Pour autant, le volume ne va pas jusqu’à s’inscrire dans les pas d’une histoire mondiale de France telle que l’a proposé récemment Patrick Boucheron (Histoire mondiale de la France — Wikipédia). En cela, elle recèle une certaine ambiguïté par rapport à son projet éditorial consistant à sortir l’histoire de France de son cadre national et des images d’Épinal. On retrouve d’ailleurs Saint-Louis rendant justice sous son chêne (p. 88). La vignette gardant paradoxalement toute sa force malgré le commentaire qui s’en suit aux vignettes suivantes.
Le discours historique
Le récit historique proposé par ”Le fil de l’histoire raconté par Ariane et Nino” est un récit linéaire. Nous sommes en présence d’une histoire-récit fort classique, construit sur une histoire factuelle et politique. Cette histoire articulée autour de « grands » personnages historiques (Nikita Khrouchtchev, John F. Kennedy, Willy Brandt, Erich Honecker, Mikhaël Gorbatchev, Helmuth Kohl ou de quasi-personnages (les Russes, les Américains, le gouvernement de la RDA, les Berlinois).

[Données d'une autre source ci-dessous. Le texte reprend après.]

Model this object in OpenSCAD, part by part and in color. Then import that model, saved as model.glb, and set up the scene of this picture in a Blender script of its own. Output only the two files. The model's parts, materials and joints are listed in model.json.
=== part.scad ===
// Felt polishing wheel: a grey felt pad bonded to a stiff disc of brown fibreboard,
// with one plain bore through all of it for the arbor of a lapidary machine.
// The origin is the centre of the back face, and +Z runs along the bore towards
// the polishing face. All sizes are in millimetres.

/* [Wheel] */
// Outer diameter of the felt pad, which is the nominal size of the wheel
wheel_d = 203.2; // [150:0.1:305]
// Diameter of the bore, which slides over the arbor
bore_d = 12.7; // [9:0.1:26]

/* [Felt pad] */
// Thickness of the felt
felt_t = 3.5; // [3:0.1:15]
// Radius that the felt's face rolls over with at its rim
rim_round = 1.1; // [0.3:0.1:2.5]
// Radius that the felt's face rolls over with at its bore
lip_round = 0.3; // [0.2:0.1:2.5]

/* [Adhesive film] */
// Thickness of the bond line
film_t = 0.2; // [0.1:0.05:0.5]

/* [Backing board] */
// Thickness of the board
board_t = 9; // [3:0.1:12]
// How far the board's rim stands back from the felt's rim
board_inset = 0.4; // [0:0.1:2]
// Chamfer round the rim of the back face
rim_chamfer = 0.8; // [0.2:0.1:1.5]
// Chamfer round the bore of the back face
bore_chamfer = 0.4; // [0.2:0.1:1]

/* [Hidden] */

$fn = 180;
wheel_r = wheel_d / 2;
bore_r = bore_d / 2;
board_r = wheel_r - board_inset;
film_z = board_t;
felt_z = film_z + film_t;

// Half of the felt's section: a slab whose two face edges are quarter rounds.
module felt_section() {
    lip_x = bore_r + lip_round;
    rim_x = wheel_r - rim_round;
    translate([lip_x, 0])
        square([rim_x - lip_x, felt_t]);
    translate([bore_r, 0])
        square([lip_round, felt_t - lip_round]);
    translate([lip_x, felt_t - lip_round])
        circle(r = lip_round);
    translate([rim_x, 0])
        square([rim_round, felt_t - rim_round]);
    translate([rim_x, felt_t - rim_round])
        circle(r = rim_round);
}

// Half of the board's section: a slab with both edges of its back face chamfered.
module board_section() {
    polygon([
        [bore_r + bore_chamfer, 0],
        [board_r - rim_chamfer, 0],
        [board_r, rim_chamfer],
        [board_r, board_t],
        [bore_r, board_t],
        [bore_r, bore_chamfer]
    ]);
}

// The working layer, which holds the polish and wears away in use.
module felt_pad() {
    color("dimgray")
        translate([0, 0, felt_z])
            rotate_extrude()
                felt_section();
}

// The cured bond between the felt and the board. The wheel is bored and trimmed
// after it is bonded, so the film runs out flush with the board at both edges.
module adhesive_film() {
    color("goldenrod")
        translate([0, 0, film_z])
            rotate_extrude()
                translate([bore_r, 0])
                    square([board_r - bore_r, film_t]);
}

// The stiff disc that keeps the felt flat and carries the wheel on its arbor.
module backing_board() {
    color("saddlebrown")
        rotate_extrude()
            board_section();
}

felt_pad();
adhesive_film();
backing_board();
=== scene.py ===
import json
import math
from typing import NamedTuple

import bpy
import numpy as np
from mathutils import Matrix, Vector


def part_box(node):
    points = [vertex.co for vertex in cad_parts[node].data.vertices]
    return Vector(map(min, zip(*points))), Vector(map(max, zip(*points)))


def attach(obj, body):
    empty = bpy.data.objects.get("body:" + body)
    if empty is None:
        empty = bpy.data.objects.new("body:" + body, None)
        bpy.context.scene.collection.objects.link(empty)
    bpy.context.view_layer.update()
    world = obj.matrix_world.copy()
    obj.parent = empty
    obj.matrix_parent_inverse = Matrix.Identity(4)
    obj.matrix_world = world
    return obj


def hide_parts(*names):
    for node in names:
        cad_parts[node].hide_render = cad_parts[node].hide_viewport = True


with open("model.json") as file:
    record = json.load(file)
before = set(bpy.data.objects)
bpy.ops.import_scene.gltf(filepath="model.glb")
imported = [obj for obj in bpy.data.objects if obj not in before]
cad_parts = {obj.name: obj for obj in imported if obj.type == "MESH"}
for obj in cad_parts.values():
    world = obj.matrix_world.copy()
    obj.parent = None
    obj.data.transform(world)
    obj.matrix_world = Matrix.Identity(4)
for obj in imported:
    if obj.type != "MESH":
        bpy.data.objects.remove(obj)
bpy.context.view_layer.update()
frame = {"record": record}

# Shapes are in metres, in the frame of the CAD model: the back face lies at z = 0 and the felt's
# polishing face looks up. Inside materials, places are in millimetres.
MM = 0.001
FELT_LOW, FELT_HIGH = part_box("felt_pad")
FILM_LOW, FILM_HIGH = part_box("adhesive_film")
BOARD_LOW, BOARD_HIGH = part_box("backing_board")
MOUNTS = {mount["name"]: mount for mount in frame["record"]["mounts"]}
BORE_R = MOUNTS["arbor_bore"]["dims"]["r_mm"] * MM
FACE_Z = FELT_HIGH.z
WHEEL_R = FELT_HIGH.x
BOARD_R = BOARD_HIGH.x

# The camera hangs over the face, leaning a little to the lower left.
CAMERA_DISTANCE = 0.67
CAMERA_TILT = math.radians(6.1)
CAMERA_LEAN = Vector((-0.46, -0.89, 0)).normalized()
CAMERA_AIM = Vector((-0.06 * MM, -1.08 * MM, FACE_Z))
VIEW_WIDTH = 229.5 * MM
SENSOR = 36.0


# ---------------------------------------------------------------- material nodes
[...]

Pour sa part, ”Croisades et Cathédrales. D’Aliénor à Saint-Louis” se distingue par un récit non linéaire mélangeant parfois passé et présent. Dans certains cas, les personnages médiévaux peuvent également faire des commentaires de nature historique: « Nous ne sommes pas encore au temps où l’église favorisera le recul généralisé de la propreté en faisant fermer les bains publics dont la plupart étaient pourtant hérités de la période antique » (p. 75) ou, même de nature d’une philosophie de l’histoire :
– Personnage albigeois : « Faudrait savoir ! On veut la parole du vécu ou la doxa ? »

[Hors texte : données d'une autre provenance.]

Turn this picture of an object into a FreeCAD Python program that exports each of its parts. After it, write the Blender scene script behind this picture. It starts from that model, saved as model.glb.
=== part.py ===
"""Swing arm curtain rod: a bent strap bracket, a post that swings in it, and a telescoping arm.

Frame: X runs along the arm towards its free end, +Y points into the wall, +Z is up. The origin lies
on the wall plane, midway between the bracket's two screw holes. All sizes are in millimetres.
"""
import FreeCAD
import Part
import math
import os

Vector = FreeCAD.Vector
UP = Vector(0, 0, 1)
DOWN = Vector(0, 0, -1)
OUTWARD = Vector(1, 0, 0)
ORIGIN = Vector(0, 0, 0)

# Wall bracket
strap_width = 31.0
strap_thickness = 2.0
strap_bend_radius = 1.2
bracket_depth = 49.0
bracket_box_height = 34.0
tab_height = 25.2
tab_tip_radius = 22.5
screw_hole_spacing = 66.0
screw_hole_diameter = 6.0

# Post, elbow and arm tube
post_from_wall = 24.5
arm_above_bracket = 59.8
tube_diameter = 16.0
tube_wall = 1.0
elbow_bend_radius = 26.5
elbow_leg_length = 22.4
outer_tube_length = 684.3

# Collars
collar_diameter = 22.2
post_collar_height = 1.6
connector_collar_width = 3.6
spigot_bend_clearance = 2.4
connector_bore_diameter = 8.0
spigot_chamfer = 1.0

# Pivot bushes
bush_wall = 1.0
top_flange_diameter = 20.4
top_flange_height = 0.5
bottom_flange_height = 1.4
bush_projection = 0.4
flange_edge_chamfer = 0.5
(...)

Le discours comporte également des anachronismes assumés :
– Personnage de l’époque : « Vous voulez dire le management agronomique et l’exploitation sociale »
– Narratrice : « J’y crois pas ! Des paysans anarcho-syndicalistes ! » (p. 27)
Les champs de l’étude de l’histoire présentés sont multiples : histoire politique, histoire socio-économique, histoire religieuse, histoire culturelle, histoire climatique, public history.
L’organisation du volume, place et type des « documents »
Après deux vignettes introductives, ”Le fil de l’histoire raconté par Ariane et Nino” place nos deux narrateurs dans le passé en 1961, dans la Guerre froide et dans une Allemagne coupée en deux depuis 1945 (p.4-5). Les personnages d’Ariane et Nino sont intégrés dans l’histoire de Berlin après 1945 et jusqu’à aujourd’hui. Certaines images sont basées sur des images-symboles ou marquantes de cette époque, telle la photographie intitulée Le Saut vers la Liberté, prise le 15 août 1961 à Berlin par le photographe Peter Leibing, et surprenant un jeune policier de la Volkspolizei-Bereitschaften (VPB) de la RDA, Conrad Schumann, 19 ans, en train de sauter par-dessus les barbelés de la frontière séparant la RDA de la RFA (Histoire de l’image : https://fr.wikipedia.org/wiki/Sautverslaliberté).
Globalement, les vignettes reprennent, recardent, recomposent ou modifient les images de la période. Des cartes historiques complètent le dispositif narratif. Nous sommes proches de la composition et d’un traitement des images d’une série télévisuelle de type Apocalypse.
Au terme du récit, un dossier documentaire de 8 pages est proposé. Ce dossier pédagogique présente deux dirigeants de l’époque (Willy Brandt et Erich Honecker) et trois personnages ayant passé à l’Ouest (Conrad Schumann; Christa et Joachim Neumann dont deux, la thématique du rideau de fer et celle du passage du mur. Ce dossier documentaire se conclut par l’indispensable frise chronologique inspirée des manuels scolaires.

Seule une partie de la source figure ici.